19.5 Other Dating Methods
There are many other methods for dating geological materials. Two that are widely used are dendrochronology and magnetic chronology. Dendrochronology, based on studies of tree rings, is widely applied to dating glacial events. Magnetic chronology is based on the known record of Earth’s magnetic field reversals.
19.6 Understanding Geological Time
While understanding geological time is relatively easy, actually comprehending the significance of the vast amounts of geological time is a great challenge. To be able to solve important geological problems and certain societal challenges, we need to really appreciate the vastness of geological time.
- A granitic rock contains inclusions (xenoliths) of basalt. What can you say about the relative ages of the granite and the basalt?
- Explain the differences between a) disconformity and paraconformity; and b) nonconformity and angular unconformity
- What are the features of a useful index fossil?
- Figure 19.29 shows a geological cross-section. The granitic rock F at the bottom is the rock that you estimated the age of in the exercise in 19.4, Radiometric Dating with Potassium-Argon. A piece of wood from layer D has been sent for radiocarbon dating and the result was 0.55 14C remaining. How old is layer D?

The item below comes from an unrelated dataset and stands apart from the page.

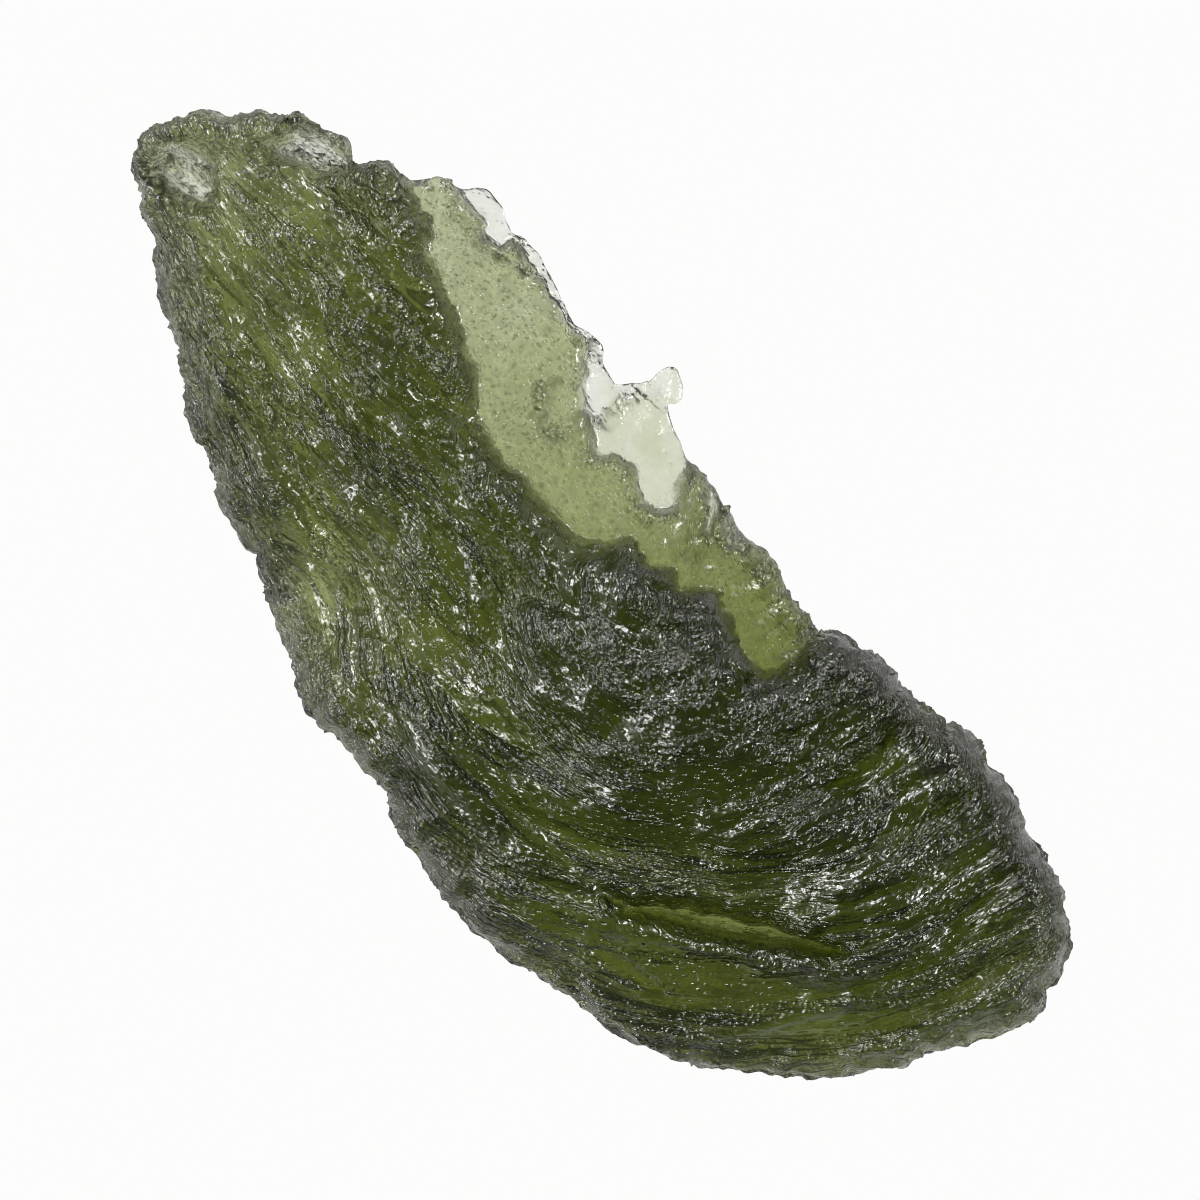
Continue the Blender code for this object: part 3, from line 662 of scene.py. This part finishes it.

- Based on your answer to question 4, what can you say about the age of layer C in the figure above?
- What type of unconformity exists between layer C and rock F?
- What type of unconformity exists between layer C and rock B?
- We cannot use magnetic chronology to date anything older than ~780,000 years. Why?
- How did William Smith apply the principle of faunal succession to determine the relative ages of the sedimentary rocks of England and Wales?
- Access a copy of the geological time scale at http://www.stratigraphy.org/index.php/ics-chart-timescale. What are the names of the last age of the Cretaceous and the first age of the Paleogene? Print out the time scale and stick it on the wall above your desk!